In 1939 the transatlantic ocean Saint Louis held over 900 Jewish refugees escaping Nazi violence.  Famously refused entry into the USA, they sailed back to Europe.  Over 284 of those passengers seeking freedom in America were killed by the Nazis.

After what happened during WWII, eugenics, for the most part has lost its cultural appeal and the bulk of its supporters. 

Current

Puerto Rico Hurricane Maria death toll: official 64 while the actual is closer to 5000.

Over 500 civilians killed by American bombs in 2017 in Syria, Yemen, Iraq and Afghanistan.

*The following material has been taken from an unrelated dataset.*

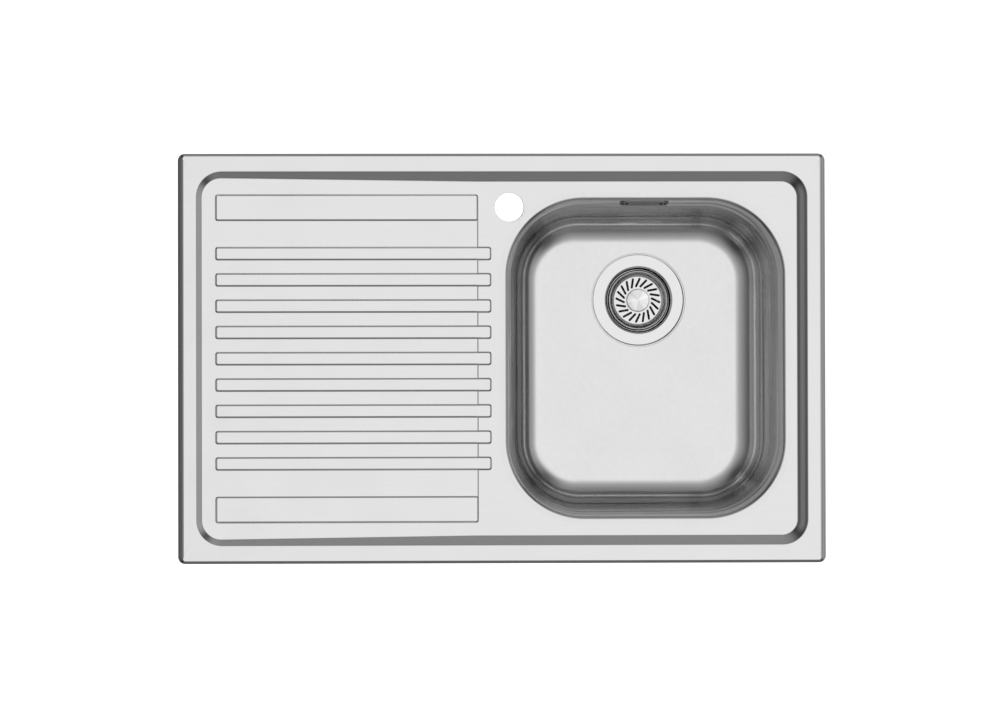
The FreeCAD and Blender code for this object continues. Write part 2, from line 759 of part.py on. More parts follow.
def makeBasketKnob():
    body = newWasteBody("basket_knob")
    capFoot = f"-{dishFloor} + knobNeckHeight"
    cap = revolve(body, "knob", [
        ("studRadius", f"-{dishFloor}"),
        ("knobNeck", f"-{dishFloor}"),
        ("knobNeck", capFoot),
        ("knobRadius", capFoot),
        ("knobRadius", f"{capFoot} + knobEdge"),
        ("0", f"{capFoot} + knobEdge + knobDome"),
        ("0", f"-{dishFloor} + studLength"),
        ("studRadius", f"-{dishFloor} + studLength"),
    ])
    roundEdges(body, cap, "knobEdge / 3", lambda p: near(Vector(p.x, p.y, 0).Length, "knobRadius"))


def makeBasketStem():
    body = newWasteBody("basket_stem")
    revolve(body, "stem", [
        ("0", f"-{stemEnd} - stemCollarThick"),
        ("stemCollar", f"-{stemEnd} - stemCollarThick"),
        ("stemCollar", f"-{stemEnd}"),
        ("stemRadius", f"-{stemEnd}"),
        ("stemRadius", f"-{dishUnder} - stemSeatThick"),
        ("stemSeat", f"-{dishUnder} - stemSeatThick"),
        ("stemSeat", f"-{dishUnder}"),
        ("hubHoleRadius", f"-{dishUnder}"),
        ("hubHoleRadius", f"-{dishFloor}"),
        ("studRadius", f"-{dishFloor}"),
        ("studRadius", f"-{dishFloor} + studLength"),
        ("0", f"-{dishFloor} + studLength"),
    ])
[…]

Milwaukee, Wisconsin police swarm black NBA basketball for parking in handicapped zone, knocking him to the street and stepping on him.


Summation

If you listen closely, you hear the echoes of what I have referenced from the pass nearly four hundred years in the words of Donald Trump and his supporters.  That is why it would be wise to heed warnings taken from the near and distant past and make sure you don't involve yourself in petty actions that could jeopardize the well-being of both you and your family.  Play it straight because the history of this country says that it won't hesitate to kick you in the buttock all the way back to where you originally came from.  Taking a quote from Bob Dylan, "the cops don't need you and man! they expect the same."  Beware!

Postscript June 11, 2018

A few days ago, the American Historian Ira Berlin (1941-2018) died, a writer known for his thorough research concerning American Slavery.  Two books of his are especially recommended:

"Slaves Without Masters: The Free Negro in the Antebellum South"  Published 1974

"Many Thousands Gone: The First Two Centuries of Slavery in North America"  Published 1998

As I said, knowing our human history is essential, especially if you are interested in not repeating past mistakes.  Know the world's history and you will know life as it is.  Not knowing history, like Donald Trump thinking it was Canadian troops who burned down the White House during the War of 1812, when it was not until 1867 that Canada gained independence, is to be culturally and historically illiterate, something no one should want to be.